### Prompt
Output the lines below exactly, please, from the first line until the line with "bulge: float", counting both.

+-------+

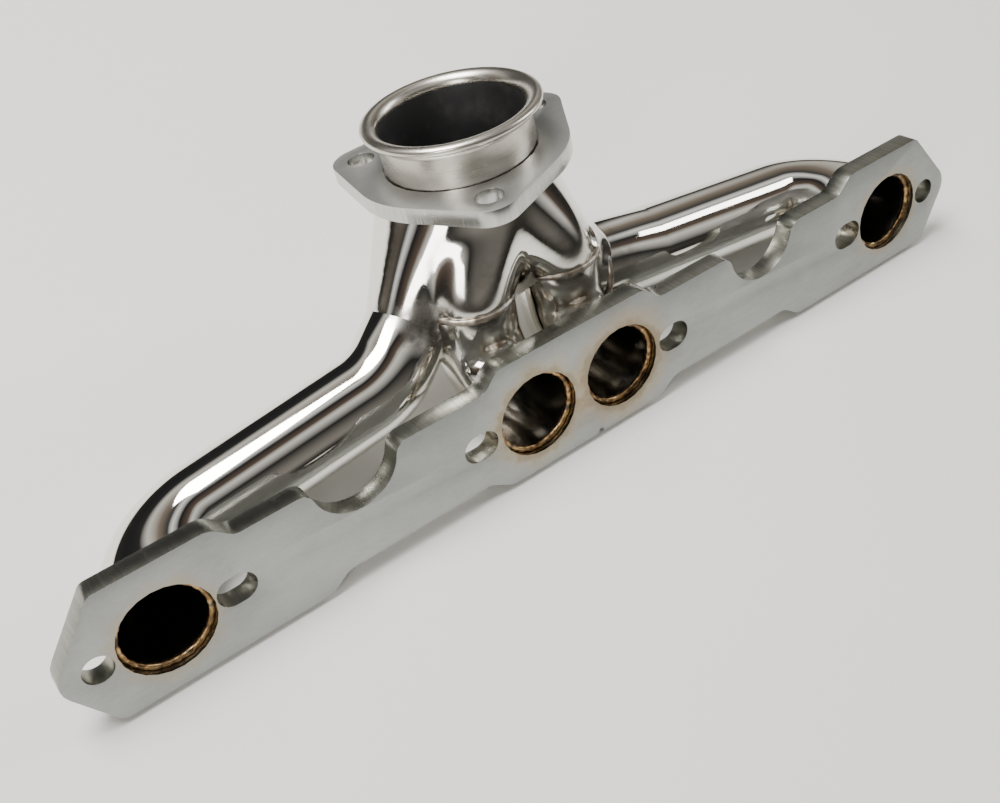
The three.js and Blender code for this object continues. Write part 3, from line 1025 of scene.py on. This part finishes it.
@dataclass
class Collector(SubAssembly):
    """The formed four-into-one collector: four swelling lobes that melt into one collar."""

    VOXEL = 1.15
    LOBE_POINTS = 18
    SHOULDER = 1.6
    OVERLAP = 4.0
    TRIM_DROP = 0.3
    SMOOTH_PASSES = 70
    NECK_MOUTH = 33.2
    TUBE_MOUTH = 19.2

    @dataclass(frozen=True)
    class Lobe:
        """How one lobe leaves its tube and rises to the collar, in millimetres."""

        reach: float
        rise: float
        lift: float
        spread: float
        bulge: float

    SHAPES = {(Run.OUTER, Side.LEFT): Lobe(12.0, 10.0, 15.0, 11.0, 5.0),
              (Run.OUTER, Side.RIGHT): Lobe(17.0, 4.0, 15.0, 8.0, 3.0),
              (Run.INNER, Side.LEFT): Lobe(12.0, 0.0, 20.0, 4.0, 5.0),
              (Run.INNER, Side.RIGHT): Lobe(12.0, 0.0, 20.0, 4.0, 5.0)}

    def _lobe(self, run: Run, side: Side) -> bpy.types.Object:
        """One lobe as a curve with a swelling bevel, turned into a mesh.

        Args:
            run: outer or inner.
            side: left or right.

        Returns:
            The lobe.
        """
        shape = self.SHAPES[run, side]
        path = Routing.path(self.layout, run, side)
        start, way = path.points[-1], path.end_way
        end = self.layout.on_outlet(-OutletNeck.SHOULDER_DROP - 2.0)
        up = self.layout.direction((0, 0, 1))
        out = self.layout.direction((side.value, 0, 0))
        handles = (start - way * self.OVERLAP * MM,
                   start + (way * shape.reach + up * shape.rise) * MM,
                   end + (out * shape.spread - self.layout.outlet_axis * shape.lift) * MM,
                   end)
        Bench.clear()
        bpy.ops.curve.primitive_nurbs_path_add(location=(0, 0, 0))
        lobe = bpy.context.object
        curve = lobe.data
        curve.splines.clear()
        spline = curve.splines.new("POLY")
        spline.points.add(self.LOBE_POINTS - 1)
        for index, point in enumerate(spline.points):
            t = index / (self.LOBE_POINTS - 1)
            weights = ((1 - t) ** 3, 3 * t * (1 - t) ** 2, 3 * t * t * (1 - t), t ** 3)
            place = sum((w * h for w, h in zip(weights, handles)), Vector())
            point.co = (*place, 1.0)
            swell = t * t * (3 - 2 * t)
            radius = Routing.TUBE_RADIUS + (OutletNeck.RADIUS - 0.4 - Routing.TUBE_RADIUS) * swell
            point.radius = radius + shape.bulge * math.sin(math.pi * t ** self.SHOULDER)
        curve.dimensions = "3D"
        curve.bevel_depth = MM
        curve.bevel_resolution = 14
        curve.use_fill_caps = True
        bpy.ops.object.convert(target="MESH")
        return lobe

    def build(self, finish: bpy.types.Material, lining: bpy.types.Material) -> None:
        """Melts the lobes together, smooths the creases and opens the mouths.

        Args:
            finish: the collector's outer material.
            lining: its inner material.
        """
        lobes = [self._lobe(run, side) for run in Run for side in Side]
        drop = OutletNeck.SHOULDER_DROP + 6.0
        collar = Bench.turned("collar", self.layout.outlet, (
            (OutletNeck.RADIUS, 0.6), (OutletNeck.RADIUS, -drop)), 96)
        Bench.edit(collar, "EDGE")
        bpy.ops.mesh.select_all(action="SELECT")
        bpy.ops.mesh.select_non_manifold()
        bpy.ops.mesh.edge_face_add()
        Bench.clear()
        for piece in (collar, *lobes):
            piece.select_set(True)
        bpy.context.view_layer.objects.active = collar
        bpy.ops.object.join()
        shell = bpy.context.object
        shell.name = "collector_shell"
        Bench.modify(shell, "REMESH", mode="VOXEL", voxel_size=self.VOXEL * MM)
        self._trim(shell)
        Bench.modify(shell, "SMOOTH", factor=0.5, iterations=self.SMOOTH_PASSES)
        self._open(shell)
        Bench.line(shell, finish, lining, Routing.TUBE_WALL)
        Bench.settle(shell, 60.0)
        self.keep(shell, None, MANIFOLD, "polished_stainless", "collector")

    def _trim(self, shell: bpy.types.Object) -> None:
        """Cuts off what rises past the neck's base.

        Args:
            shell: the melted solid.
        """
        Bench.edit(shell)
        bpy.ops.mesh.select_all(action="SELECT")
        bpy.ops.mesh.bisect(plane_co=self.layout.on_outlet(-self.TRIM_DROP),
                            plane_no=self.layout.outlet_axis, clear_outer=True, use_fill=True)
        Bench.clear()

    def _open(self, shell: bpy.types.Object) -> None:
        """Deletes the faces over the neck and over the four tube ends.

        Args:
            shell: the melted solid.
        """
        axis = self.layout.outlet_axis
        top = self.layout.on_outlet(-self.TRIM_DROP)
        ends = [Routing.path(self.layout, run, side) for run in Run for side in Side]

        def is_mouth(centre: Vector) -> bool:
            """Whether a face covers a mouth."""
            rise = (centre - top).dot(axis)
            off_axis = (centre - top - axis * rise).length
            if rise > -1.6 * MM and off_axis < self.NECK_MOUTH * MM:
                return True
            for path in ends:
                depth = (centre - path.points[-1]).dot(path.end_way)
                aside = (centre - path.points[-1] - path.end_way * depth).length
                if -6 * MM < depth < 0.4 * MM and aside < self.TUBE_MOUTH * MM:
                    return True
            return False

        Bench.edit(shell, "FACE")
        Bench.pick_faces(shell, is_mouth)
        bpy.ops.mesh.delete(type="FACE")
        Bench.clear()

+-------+

### Written solution
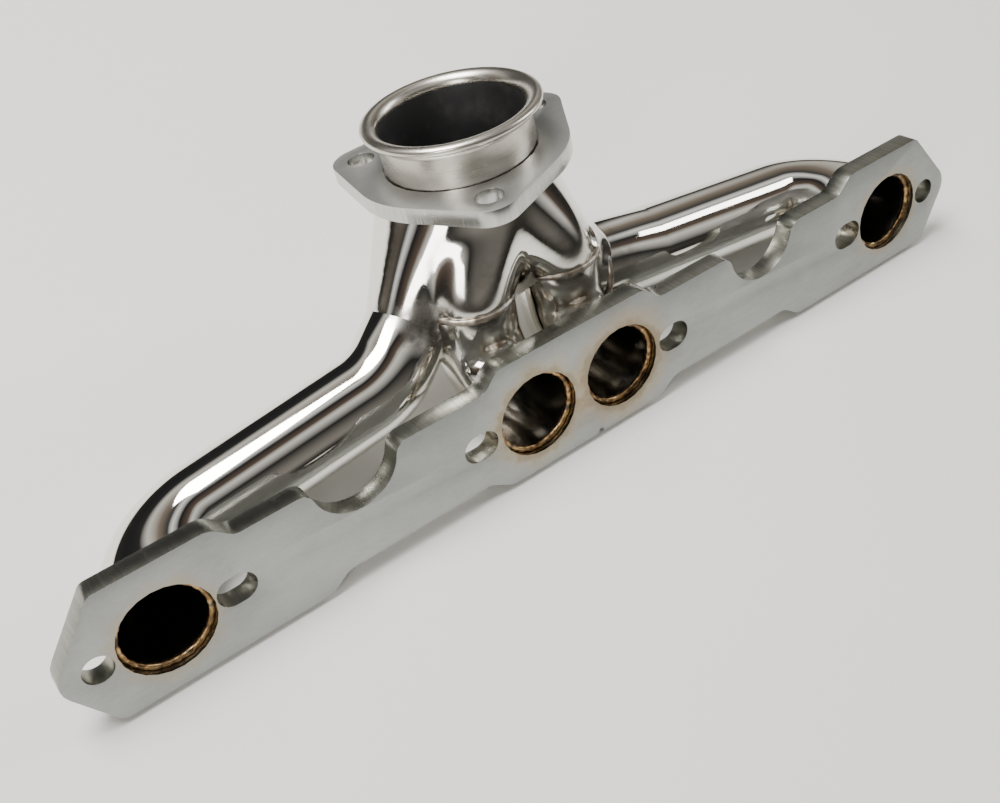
The three.js and Blender code for this object continues. Write part 3, from line 1025 of scene.py on. This part finishes it.
@dataclass
class Collector(SubAssembly):
    """The formed four-into-one collector: four swelling lobes that melt into one collar."""

    VOXEL = 1.15
    LOBE_POINTS = 18
    SHOULDER = 1.6
    OVERLAP = 4.0
    TRIM_DROP = 0.3
    SMOOTH_PASSES = 70
    NECK_MOUTH = 33.2
    TUBE_MOUTH = 19.2

    @dataclass(frozen=True)
    class Lobe:
        """How one lobe leaves its tube and rises to the collar, in millimetres."""

        reach: float
        rise: float
        lift: float
        spread: float
        bulge: float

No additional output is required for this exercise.